» Work required
Using the data below, output the first line and every line after it up to and including the line containing "import Sketcher", exactly as written and with nothing added.

» Collected material

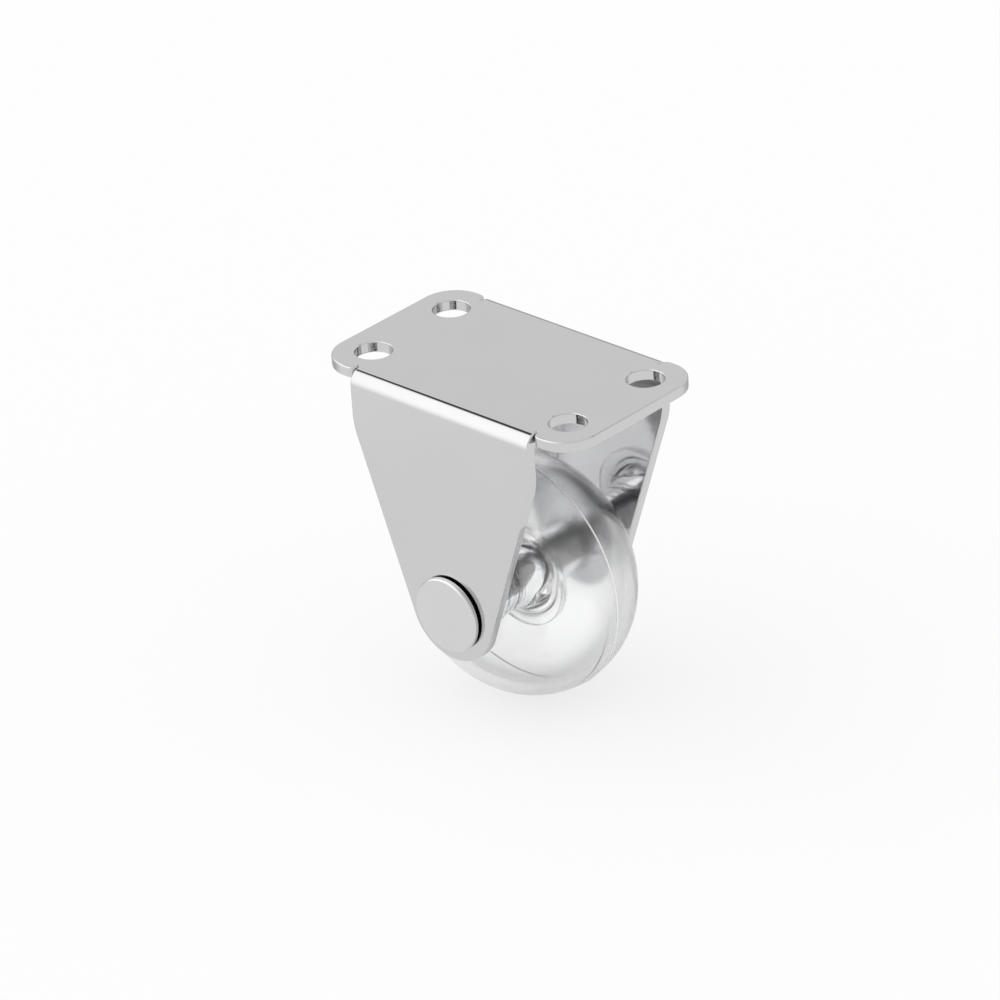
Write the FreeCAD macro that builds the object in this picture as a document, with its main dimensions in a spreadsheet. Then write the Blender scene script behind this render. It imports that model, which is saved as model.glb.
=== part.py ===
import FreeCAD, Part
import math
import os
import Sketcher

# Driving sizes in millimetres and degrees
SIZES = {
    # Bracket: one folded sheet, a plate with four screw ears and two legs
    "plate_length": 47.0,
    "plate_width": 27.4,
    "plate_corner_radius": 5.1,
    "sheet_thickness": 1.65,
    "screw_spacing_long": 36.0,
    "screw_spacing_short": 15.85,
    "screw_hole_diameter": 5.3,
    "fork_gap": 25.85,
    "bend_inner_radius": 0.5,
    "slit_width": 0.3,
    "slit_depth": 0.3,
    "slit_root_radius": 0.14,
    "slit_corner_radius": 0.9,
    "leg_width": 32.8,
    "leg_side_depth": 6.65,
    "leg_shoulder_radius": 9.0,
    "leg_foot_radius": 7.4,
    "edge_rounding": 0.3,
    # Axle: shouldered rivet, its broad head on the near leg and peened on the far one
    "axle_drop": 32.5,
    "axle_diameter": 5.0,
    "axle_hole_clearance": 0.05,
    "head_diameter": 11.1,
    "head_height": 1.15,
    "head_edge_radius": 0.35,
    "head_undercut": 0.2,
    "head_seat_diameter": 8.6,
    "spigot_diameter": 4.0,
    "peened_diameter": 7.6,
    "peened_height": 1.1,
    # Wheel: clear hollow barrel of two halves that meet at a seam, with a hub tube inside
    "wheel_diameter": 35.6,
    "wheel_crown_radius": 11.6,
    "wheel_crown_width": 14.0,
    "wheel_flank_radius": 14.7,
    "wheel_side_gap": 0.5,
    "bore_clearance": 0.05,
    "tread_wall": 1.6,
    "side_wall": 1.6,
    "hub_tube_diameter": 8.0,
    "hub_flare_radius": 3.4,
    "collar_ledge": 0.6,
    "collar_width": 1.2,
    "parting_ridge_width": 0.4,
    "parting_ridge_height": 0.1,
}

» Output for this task
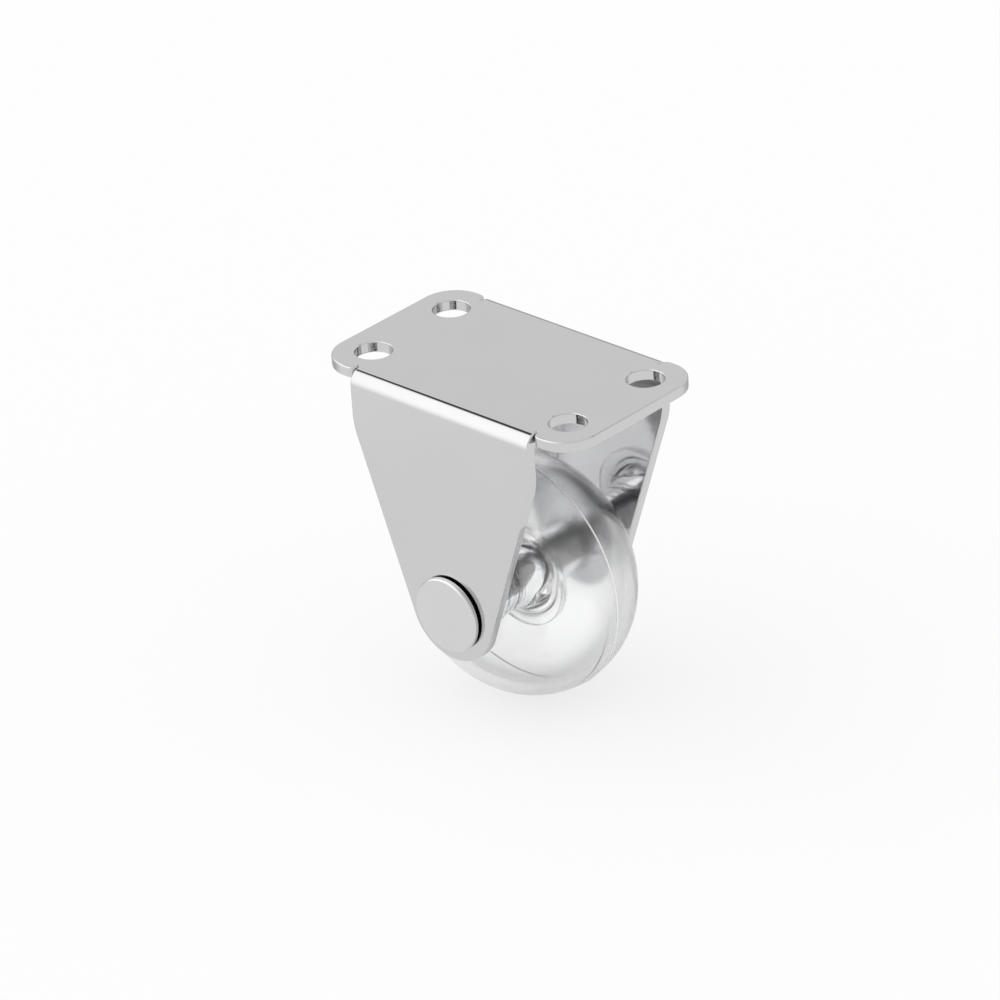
Write the FreeCAD macro that builds the object in this picture as a document, with its main dimensions in a spreadsheet. Then write the Blender scene script behind this render. It imports that model, which is saved as model.glb.
=== part.py ===
import FreeCAD, Part
import math
import os
import Sketcher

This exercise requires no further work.